_DIRECTIVE_: Reproduce this listing in full.

== DATASET EXCERPT ==

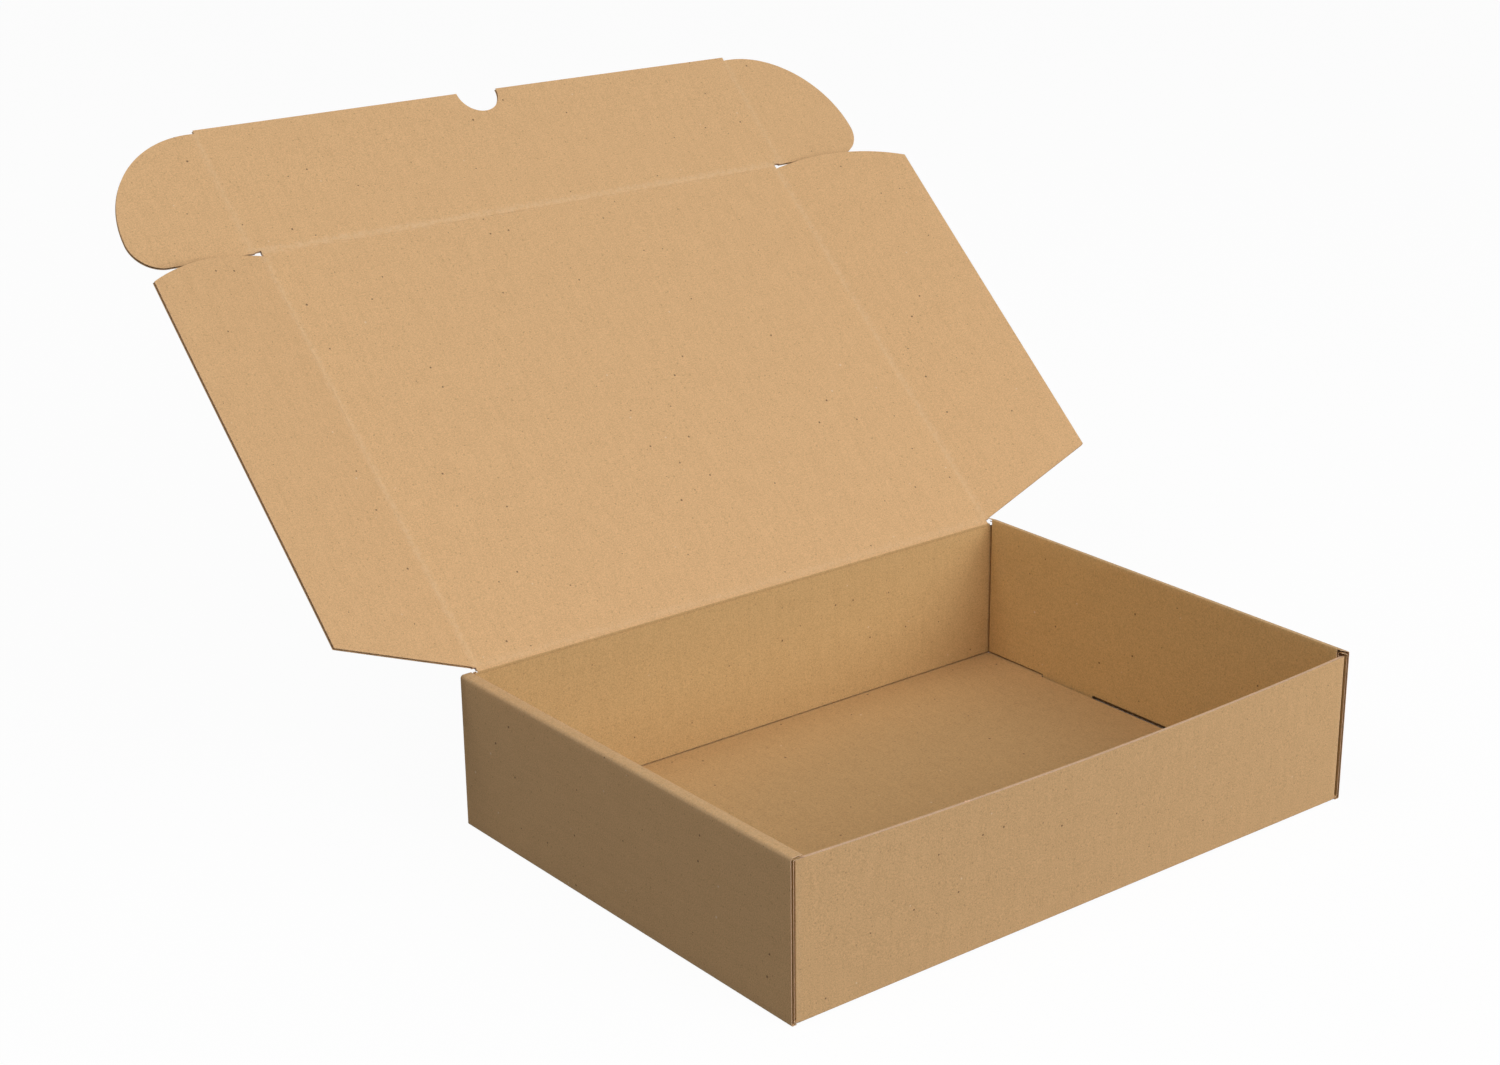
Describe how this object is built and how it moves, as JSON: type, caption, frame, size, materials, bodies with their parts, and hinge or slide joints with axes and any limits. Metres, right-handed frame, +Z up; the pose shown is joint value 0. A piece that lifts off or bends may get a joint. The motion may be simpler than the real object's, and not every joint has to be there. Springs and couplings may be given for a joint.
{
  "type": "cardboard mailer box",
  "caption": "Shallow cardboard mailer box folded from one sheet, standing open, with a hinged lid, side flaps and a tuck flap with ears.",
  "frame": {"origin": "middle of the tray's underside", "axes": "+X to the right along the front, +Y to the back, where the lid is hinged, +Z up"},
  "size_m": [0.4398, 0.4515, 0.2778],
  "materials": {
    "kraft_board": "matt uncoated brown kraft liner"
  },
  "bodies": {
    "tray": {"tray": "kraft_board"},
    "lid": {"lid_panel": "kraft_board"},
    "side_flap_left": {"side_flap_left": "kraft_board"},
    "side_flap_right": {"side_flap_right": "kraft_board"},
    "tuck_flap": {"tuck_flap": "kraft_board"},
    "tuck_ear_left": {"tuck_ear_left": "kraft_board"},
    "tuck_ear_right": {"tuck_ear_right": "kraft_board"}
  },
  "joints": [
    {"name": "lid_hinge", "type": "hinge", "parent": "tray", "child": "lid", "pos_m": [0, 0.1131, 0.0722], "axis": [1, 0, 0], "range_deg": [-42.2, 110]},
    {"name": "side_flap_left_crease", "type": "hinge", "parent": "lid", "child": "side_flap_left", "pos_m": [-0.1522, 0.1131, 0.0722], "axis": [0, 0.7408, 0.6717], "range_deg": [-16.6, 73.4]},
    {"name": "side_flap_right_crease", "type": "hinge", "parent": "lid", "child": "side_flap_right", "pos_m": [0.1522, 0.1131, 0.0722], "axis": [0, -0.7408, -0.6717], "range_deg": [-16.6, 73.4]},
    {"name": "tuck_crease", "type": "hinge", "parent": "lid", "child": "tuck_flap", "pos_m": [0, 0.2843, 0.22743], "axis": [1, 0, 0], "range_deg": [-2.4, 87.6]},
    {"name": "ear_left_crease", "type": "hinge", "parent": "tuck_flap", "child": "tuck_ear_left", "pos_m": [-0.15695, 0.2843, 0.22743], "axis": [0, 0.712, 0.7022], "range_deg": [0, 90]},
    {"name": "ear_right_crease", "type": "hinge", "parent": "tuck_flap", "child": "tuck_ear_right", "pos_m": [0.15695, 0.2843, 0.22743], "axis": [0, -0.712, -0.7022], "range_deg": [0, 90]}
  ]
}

===

_EXERCISE RESPONSE_:
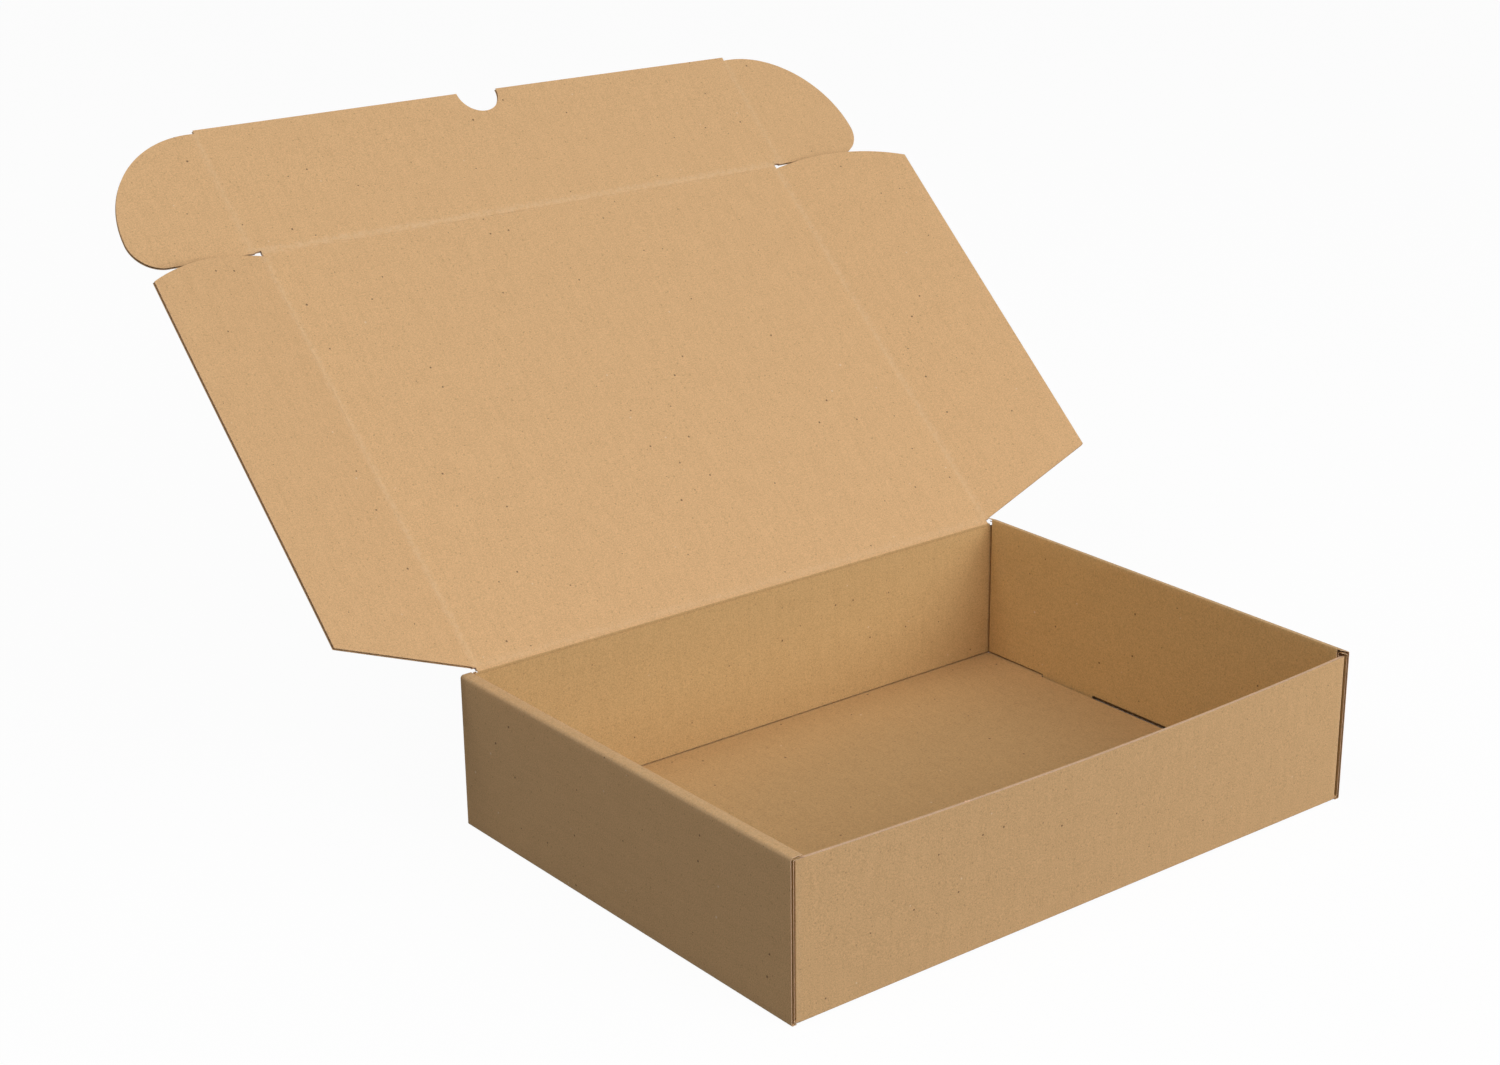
Describe how this object is built and how it moves, as JSON: type, caption, frame, size, materials, bodies with their parts, and hinge or slide joints with axes and any limits. Metres, right-handed frame, +Z up; the pose shown is joint value 0. A piece that lifts off or bends may get a joint. The motion may be simpler than the real object's, and not every joint has to be there. Springs and couplings may be given for a joint.
{
  "type": "cardboard mailer box",
  "caption": "Shallow cardboard mailer box folded from one sheet, standing open, with a hinged lid, side flaps and a tuck flap with ears.",
  "frame": {"origin": "middle of the tray's underside", "axes": "+X to the right along the front, +Y to the back, where the lid is hinged, +Z up"},
  "size_m": [0.4398, 0.4515, 0.2778],
  "materials": {
    "kraft_board": "matt uncoated brown kraft liner"
  },
  "bodies": {
    "tray": {"tray": "kraft_board"},
    "lid": {"lid_panel": "kraft_board"},
    "side_flap_left": {"side_flap_left": "kraft_board"},
    "side_flap_right": {"side_flap_right": "kraft_board"},
    "tuck_flap": {"tuck_flap": "kraft_board"},
    "tuck_ear_left": {"tuck_ear_left": "kraft_board"},
    "tuck_ear_right": {"tuck_ear_right": "kraft_board"}
  },
  "joints": [
    {"name": "lid_hinge", "type": "hinge", "parent": "tray", "child": "lid", "pos_m": [0, 0.1131, 0.0722], "axis": [1, 0, 0], "range_deg": [-42.2, 110]},
    {"name": "side_flap_left_crease", "type": "hinge", "parent": "lid", "child": "side_flap_left", "pos_m": [-0.1522, 0.1131, 0.0722], "axis": [0, 0.7408, 0.6717], "range_deg": [-16.6, 73.4]},
    {"name": "side_flap_right_crease", "type": "hinge", "parent": "lid", "child": "side_flap_right", "pos_m": [0.1522, 0.1131, 0.0722], "axis": [0, -0.7408, -0.6717], "range_deg": [-16.6, 73.4]},
    {"name": "tuck_crease", "type": "hinge", "parent": "lid", "child": "tuck_flap", "pos_m": [0, 0.2843, 0.22743], "axis": [1, 0, 0], "range_deg": [-2.4, 87.6]},
    {"name": "ear_left_crease", "type": "hinge", "parent": "tuck_flap", "child": "tuck_ear_left", "pos_m": [-0.15695, 0.2843, 0.22743], "axis": [0, 0.712, 0.7022], "range_deg": [0, 90]},
    {"name": "ear_right_crease", "type": "hinge", "parent": "tuck_flap", "child": "tuck_ear_right", "pos_m": [0.15695, 0.2843, 0.22743], "axis": [0, -0.712, -0.7022], "range_deg": [0, 90]}
  ]
}